Another theory, promoted by Daniel Alpert in his recent book The Age of Oversupply, is that the global workforce has been flooded with three million new workers from former communist countries and China who don’t consume very much, thereby increasing U.S. unemployment while leaving U.S. capital nowhere to go except into the domestic credit market, where it creates dangerous bubbles. The extremely high percentage of workers who have left the workforce entirely—which accounts for most of the reduction in the official unemployment numbers—would seem to be evidence favoring Alpert’s thesis.

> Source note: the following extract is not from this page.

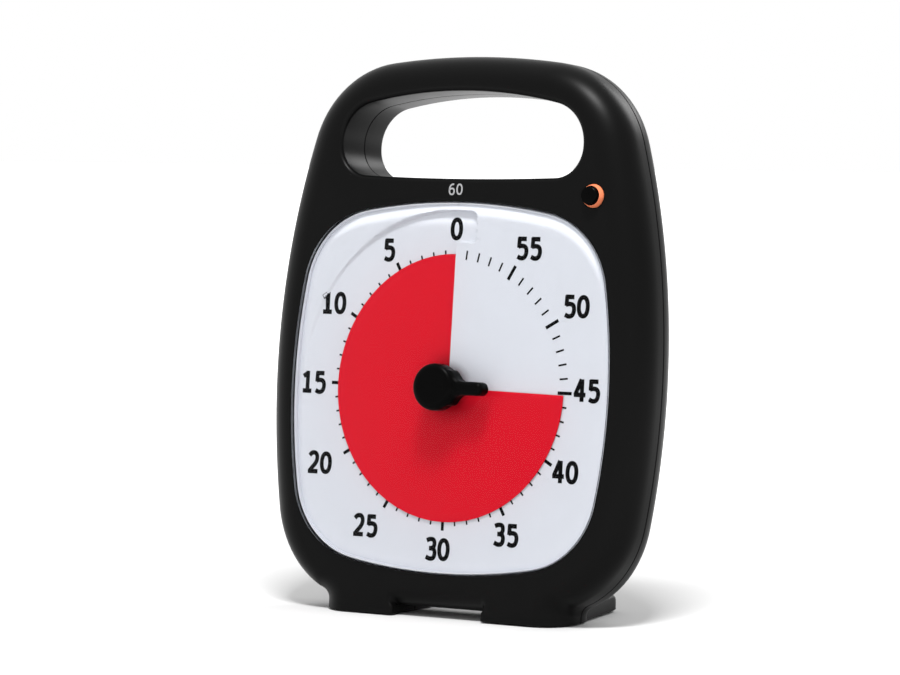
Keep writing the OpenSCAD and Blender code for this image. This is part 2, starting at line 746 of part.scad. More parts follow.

Alternatively, we might just be waiting for the business cycle to do its work. Jared Bernstein, former economic adviser to Vice President Joe Biden, suggests that so much debt piled up before the Great Recession that perhaps the recovery was bound to be excruciatingly slow. That’s more or less the theory favored by Harvard economists Carmen Reinhart and Kenneth Rogoff, who say recoveries that follow financial crises and housing busts are always especially slow. Harry Holzer, a professor of public policy at Georgetown, notes that government policies such as this year’s payroll tax increase, the sequester, and the imminent cut in unemployment benefits are slowing the recovery.

One index Holzer suggests of whether our economic woes are short-term or long term is how high GDP growth goes. If it rises to 5 or 6%, then the current recovery will start to resemble earlier ones and the economy’s woes can be judged cyclical. But if it stays in the range of 3 to 4%, the economy’s problems are probably going to last awhile, and fixing them will require more drastic changes in economic policy.